**WHAT IS ASKED:** Only the lines from the line with "lid_frame();" through the line with "record = json.load(file)" should be copied, exactly as they appear, with both ends kept.

**RECORDED INFORMATION:**
-*-*-
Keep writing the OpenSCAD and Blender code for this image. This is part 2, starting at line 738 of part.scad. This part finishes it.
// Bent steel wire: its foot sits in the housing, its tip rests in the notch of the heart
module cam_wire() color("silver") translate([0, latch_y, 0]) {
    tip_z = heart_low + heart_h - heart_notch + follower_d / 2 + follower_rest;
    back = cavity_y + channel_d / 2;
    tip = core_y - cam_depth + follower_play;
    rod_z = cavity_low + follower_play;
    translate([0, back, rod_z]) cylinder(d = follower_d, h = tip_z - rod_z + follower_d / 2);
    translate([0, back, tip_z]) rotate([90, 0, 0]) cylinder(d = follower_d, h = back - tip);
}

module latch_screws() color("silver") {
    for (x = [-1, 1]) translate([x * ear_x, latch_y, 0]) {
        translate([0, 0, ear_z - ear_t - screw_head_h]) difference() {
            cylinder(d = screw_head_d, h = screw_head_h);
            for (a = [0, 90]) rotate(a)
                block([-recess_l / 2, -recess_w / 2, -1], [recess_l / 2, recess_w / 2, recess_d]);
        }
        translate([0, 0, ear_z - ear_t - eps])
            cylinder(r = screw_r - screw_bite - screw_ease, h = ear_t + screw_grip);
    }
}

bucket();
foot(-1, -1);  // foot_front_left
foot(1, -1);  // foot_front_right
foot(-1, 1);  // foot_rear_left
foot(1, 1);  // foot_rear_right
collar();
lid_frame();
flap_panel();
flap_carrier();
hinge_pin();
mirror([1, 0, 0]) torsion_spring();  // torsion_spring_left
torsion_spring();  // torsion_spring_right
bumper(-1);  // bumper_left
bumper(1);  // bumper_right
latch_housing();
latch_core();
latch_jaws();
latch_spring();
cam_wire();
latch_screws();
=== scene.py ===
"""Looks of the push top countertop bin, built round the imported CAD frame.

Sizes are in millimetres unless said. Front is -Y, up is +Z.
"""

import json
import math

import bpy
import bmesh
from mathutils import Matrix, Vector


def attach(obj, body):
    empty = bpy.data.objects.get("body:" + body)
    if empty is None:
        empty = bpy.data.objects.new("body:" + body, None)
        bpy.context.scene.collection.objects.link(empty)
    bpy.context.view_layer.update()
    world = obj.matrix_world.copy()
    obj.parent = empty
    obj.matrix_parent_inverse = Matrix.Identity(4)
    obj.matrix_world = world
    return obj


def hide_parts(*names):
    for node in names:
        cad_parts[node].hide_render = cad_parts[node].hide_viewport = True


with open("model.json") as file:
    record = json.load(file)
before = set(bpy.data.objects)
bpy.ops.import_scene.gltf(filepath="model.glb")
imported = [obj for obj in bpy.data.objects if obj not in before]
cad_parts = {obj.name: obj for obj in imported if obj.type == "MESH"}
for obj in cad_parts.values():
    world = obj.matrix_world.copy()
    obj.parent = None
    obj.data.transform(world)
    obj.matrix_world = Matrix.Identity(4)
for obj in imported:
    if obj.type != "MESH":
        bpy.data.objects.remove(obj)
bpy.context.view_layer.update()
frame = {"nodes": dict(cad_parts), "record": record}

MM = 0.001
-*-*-
**THE ANSWER:**
lid_frame();
flap_panel();
flap_carrier();
hinge_pin();
mirror([1, 0, 0]) torsion_spring();  // torsion_spring_left
torsion_spring();  // torsion_spring_right
bumper(-1);  // bumper_left
bumper(1);  // bumper_right
latch_housing();
latch_core();
latch_jaws();
latch_spring();
cam_wire();
latch_screws();
=== scene.py ===
"""Looks of the push top countertop bin, built round the imported CAD frame.

Sizes are in millimetres unless said. Front is -Y, up is +Z.
"""

import json
import math

import bpy
import bmesh
from mathutils import Matrix, Vector


def attach(obj, body):
    empty = bpy.data.objects.get("body:" + body)
    if empty is None:
        empty = bpy.data.objects.new("body:" + body, None)
        bpy.context.scene.collection.objects.link(empty)
    bpy.context.view_layer.update()
    world = obj.matrix_world.copy()
    obj.parent = empty
    obj.matrix_parent_inverse = Matrix.Identity(4)
    obj.matrix_world = world
    return obj


def hide_parts(*names):
    for node in names:
        cad_parts[node].hide_render = cad_parts[node].hide_viewport = True


with open("model.json") as file:
    record = json.load(file)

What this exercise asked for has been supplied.